• Job: Quote, with no changes, the lines that run from the top of the material to the line with "MERGE_DISTANCE = 0.001 * MM", both included.

# Start of Stored data

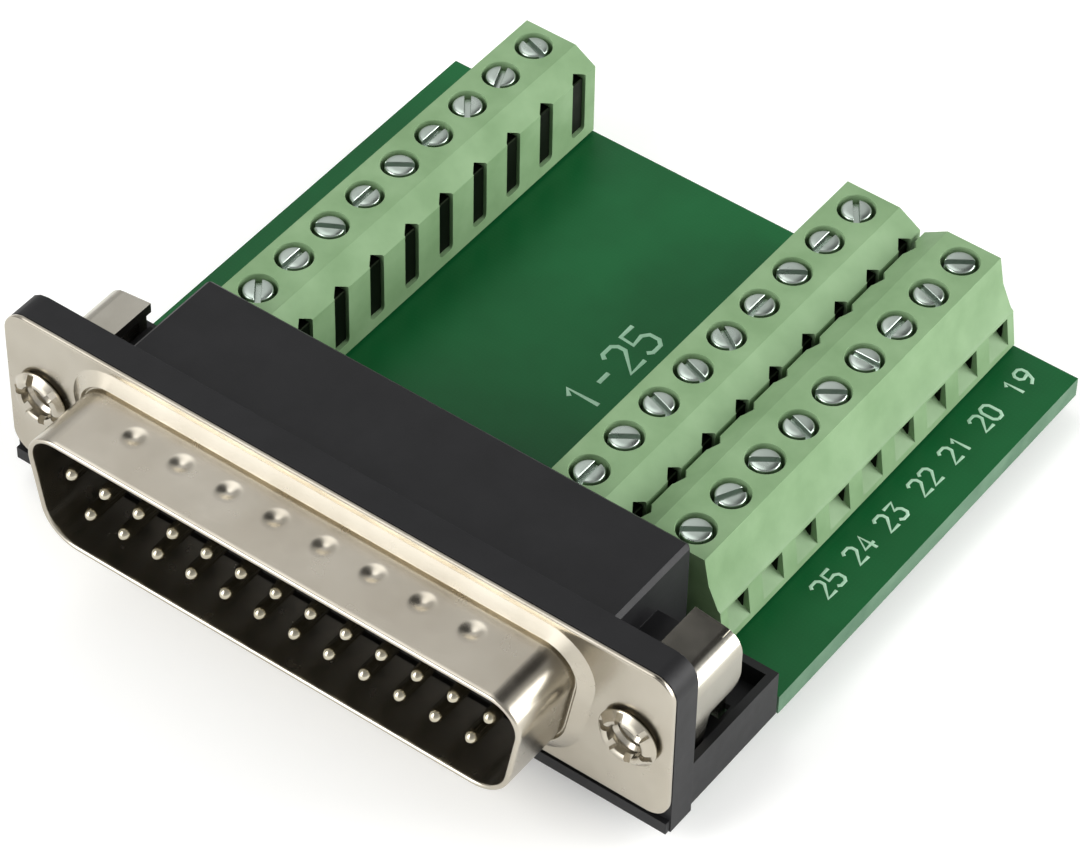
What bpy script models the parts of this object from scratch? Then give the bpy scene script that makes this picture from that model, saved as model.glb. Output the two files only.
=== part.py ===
"""D-sub plug with screw terminals on a small circuit board.

The datum is the middle of the plug's mating face plane: X runs along the plug, Y points away from
the mating side and Z points up. An empty carries every piece, so that the finished part stands on
its solder tails with the origin under the middle of its box.
"""
import math

import bmesh
import bpy
from mathutils import Matrix, Vector

MM = 0.001

# Fits
SEAT_GAP = 0.25 * MM
HOLE_GAP = 0.25 * MM
MERGE_DISTANCE = 0.001 * MM

# Mating face
PINS_UPPER = 13
PINS_LOWER = 12
PIN_PITCH = 2.77 * MM
PIN_ROW_GAP = 2.84 * MM
PIN_DIAMETER = 1.02 * MM
PIN_RECESS = 0.5 * MM
PIN_TAIL_DIAMETER = 0.64 * MM
PIN_TAIL_SETBACK = 4.3 * MM
PIN_TAIL_ROW_GAP = 2.84 * MM
PIN_BEND = 0.9 * MM
PIN_BEND_STEPS = 2
PIN_TIP_SHARE = 0.45
PIN_TAIL_END = 1.3 * MM
PIN_SIDES_RESOLUTION = 1
PIN_HOLE_SIDES = 6

# Front shell, drawn from one sheet
SHELL_SHEET = 0.4 * MM
SKIRT_SIDE_MARGIN = 2.86 * MM
SKIRT_ROW_MARGIN = 2.76 * MM
SKIRT_SLANT = math.radians(10.0)
SKIRT_TOP_CORNER = 1.9 * MM
SKIRT_BOTTOM_CORNER = 2.6 * MM
SKIRT_DEPTH = 6.0 * MM
FLANGE_END_MARGIN = 3.0 * MM
FLANGE_EDGE_MARGIN = 2.095 * MM
FLANGE_CORNER = 1.7 * MM
BEAD_HEIGHT = 0.45 * MM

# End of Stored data

• Result of the exercise:
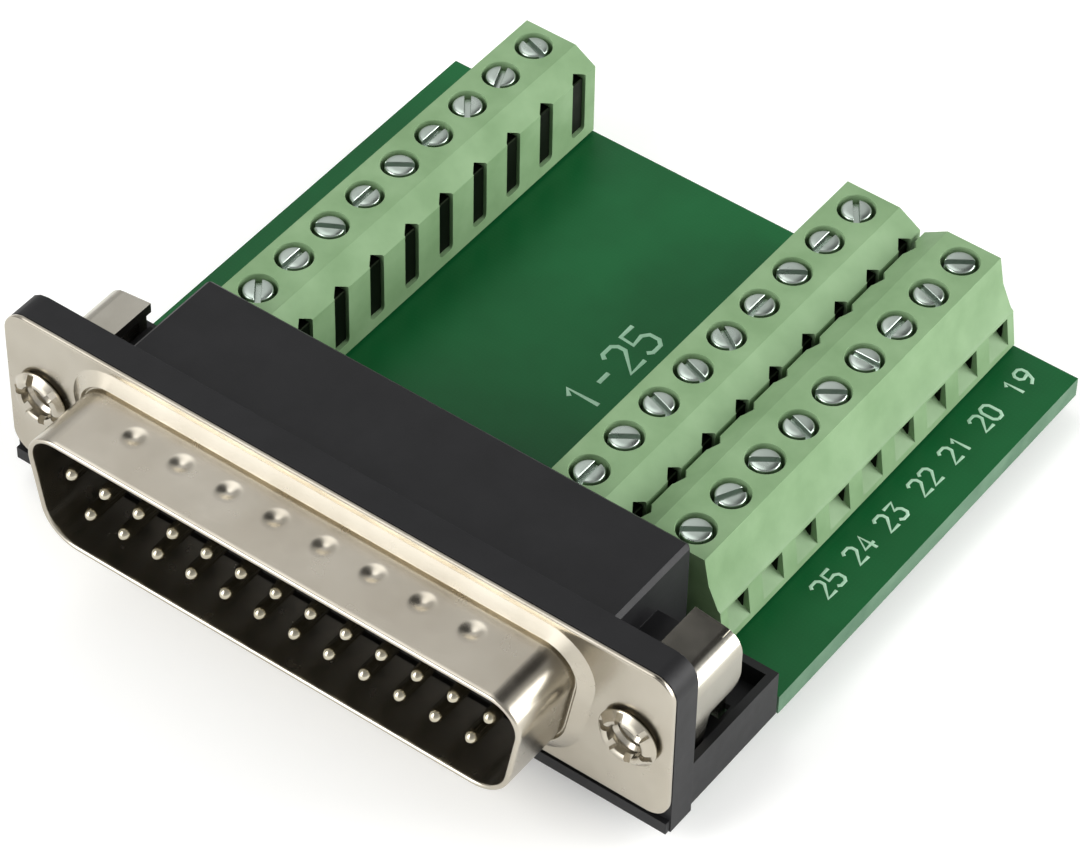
What bpy script models the parts of this object from scratch? Then give the bpy scene script that makes this picture from that model, saved as model.glb. Output the two files only.
=== part.py ===
"""D-sub plug with screw terminals on a small circuit board.

The datum is the middle of the plug's mating face plane: X runs along the plug, Y points away from
the mating side and Z points up. An empty carries every piece, so that the finished part stands on
its solder tails with the origin under the middle of its box.
"""
import math

import bmesh
import bpy
from mathutils import Matrix, Vector

MM = 0.001

# Fits
SEAT_GAP = 0.25 * MM
HOLE_GAP = 0.25 * MM
MERGE_DISTANCE = 0.001 * MM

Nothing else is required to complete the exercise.